Translation: I could be a franchise player and help a team get to the playoffs, but I can win right away with the Yankees.
Stanton, then, might become the most expensive ‘And One’ in baseball history but there’s no doubt the Yankees have signalled an intention to begin a new period of hegemony. The Marlins threw in $30 million to get the deal done – payable if Stanton doesn’t exercise his opt-out clause after 2020 – a further boon to the Yankees whose net payroll hit is a shade under $14 million this year which keeps them on pace for a luxury tax reset and, well, hello there Manny Machado or Bryce Harper, who are free agents at the end of the upcoming season.

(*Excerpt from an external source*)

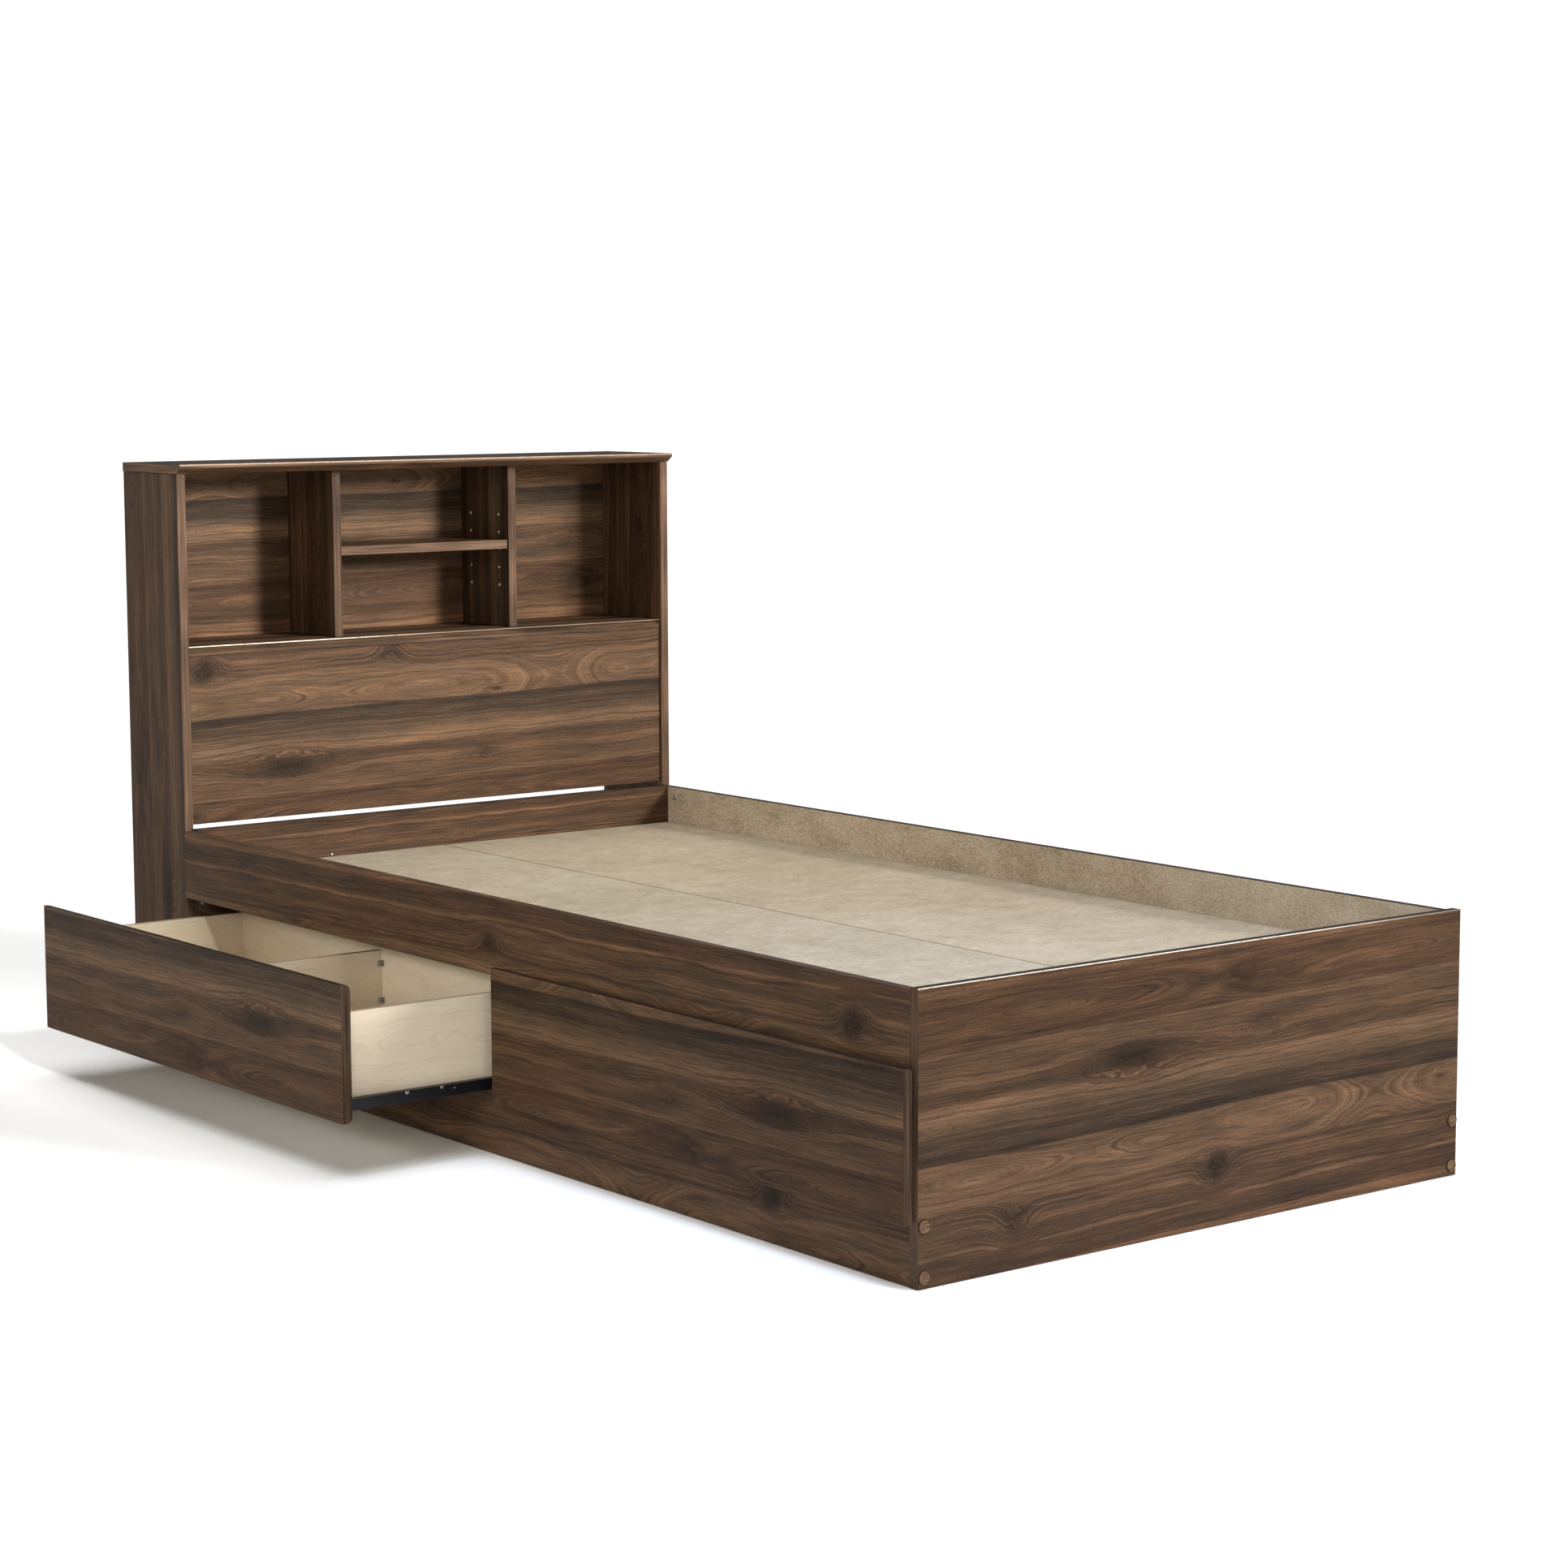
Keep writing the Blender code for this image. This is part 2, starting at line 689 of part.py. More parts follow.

As for Jeter? It’s true that the Marlins were a model of dysfunction before he stepped into this but he’s shown a remarkably ham-handed, indelicate approach. This, you think, is what it would have felt like if Jeter dropped that throw from Shane Spencer during that iconic play from the 2001 American League Division Series, instead of completing the flip to Jorge Posada. It’s like Jeremy Giambi’s slide into the plate counted after all; it’s like the guy who was so often in the right place at the right time hadn’t made that instinctive dash. A whole new ballgame for Derek Jeter, this.